• **Task to complete**
Restate word for word the lines that begin the listing and end with the line holding "GUARD_CORNER_RADIUS = 0.015".

++++

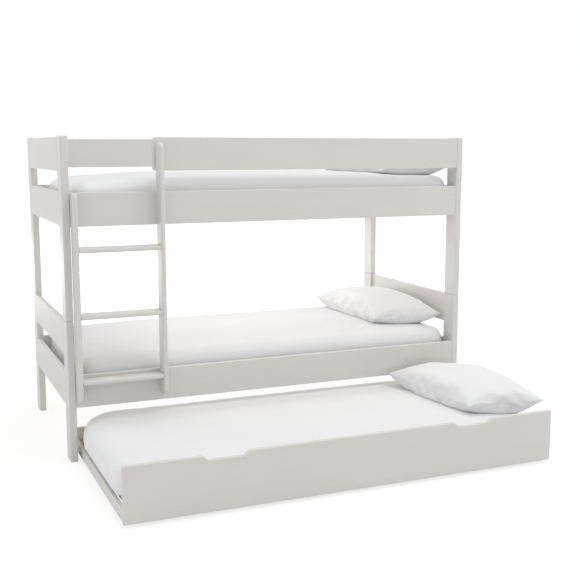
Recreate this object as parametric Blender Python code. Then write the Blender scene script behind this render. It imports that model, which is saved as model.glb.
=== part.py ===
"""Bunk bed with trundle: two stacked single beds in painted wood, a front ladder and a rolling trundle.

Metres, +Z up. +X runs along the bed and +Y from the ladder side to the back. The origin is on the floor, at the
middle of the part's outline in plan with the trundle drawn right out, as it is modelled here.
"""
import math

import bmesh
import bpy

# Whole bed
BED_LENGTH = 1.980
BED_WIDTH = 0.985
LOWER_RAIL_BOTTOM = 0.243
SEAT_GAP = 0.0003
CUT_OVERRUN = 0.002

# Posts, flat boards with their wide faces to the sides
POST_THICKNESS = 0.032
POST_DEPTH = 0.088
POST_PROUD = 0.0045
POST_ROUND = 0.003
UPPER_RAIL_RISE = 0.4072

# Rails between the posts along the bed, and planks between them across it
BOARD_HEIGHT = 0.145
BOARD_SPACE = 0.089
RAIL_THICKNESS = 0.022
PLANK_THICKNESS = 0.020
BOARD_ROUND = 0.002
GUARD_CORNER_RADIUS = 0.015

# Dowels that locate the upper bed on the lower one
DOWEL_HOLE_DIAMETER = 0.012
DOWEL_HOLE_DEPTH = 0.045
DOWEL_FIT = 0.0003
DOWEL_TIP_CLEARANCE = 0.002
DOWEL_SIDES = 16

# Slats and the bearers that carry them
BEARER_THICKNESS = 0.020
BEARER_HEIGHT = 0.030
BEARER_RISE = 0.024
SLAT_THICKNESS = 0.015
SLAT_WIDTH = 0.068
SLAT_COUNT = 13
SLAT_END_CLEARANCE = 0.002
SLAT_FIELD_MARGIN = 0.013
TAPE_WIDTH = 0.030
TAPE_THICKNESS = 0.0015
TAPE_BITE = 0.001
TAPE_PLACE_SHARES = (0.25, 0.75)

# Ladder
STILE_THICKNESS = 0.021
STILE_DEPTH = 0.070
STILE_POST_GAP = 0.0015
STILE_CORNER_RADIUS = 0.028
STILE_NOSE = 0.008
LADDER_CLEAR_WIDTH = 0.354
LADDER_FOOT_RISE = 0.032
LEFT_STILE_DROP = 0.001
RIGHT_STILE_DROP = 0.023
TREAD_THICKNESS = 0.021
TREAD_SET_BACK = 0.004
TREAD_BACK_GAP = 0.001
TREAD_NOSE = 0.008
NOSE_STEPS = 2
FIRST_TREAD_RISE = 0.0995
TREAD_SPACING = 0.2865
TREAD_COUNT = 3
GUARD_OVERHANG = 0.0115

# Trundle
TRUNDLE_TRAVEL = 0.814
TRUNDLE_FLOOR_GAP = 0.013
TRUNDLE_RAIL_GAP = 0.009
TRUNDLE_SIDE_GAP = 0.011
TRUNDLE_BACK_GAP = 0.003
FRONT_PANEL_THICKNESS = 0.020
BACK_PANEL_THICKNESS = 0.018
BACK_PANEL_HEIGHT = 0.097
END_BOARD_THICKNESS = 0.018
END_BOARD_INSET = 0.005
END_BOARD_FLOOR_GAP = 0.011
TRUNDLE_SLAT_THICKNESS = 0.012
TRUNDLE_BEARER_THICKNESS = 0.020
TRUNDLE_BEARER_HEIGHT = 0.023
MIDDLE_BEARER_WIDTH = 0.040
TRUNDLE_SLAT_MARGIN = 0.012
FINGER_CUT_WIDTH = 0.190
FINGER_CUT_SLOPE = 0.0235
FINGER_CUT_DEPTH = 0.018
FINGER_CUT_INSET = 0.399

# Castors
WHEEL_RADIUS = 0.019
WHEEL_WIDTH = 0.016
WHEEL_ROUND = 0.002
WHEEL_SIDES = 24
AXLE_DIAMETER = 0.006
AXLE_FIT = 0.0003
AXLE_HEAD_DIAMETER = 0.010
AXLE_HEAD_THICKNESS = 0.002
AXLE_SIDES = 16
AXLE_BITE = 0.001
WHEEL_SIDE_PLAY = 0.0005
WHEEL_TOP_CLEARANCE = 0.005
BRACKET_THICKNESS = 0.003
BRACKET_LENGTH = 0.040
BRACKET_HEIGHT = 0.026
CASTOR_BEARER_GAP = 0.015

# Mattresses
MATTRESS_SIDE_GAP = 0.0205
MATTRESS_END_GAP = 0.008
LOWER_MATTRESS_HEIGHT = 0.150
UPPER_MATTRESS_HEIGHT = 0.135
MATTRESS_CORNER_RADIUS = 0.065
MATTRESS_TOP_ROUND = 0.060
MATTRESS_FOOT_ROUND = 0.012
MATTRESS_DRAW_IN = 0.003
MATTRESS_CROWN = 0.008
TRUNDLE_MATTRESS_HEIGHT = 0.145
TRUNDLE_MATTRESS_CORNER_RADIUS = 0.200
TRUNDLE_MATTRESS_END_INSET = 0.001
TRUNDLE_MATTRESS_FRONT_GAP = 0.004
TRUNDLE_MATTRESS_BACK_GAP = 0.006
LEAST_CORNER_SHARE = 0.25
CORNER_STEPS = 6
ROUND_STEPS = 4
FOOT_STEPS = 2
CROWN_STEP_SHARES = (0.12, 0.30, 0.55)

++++

• **Full solution**
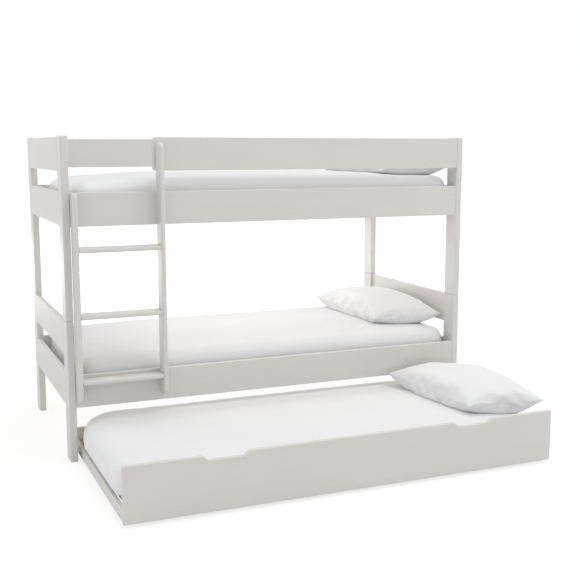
Recreate this object as parametric Blender Python code. Then write the Blender scene script behind this render. It imports that model, which is saved as model.glb.
=== part.py ===
"""Bunk bed with trundle: two stacked single beds in painted wood, a front ladder and a rolling trundle.

Metres, +Z up. +X runs along the bed and +Y from the ladder side to the back. The origin is on the floor, at the
middle of the part's outline in plan with the trundle drawn right out, as it is modelled here.
"""
import math

import bmesh
import bpy

# Whole bed
BED_LENGTH = 1.980
BED_WIDTH = 0.985
LOWER_RAIL_BOTTOM = 0.243
SEAT_GAP = 0.0003
CUT_OVERRUN = 0.002

# Posts, flat boards with their wide faces to the sides
POST_THICKNESS = 0.032
POST_DEPTH = 0.088
POST_PROUD = 0.0045
POST_ROUND = 0.003
UPPER_RAIL_RISE = 0.4072

# Rails between the posts along the bed, and planks between them across it
BOARD_HEIGHT = 0.145
BOARD_SPACE = 0.089
RAIL_THICKNESS = 0.022
PLANK_THICKNESS = 0.020
BOARD_ROUND = 0.002
GUARD_CORNER_RADIUS = 0.015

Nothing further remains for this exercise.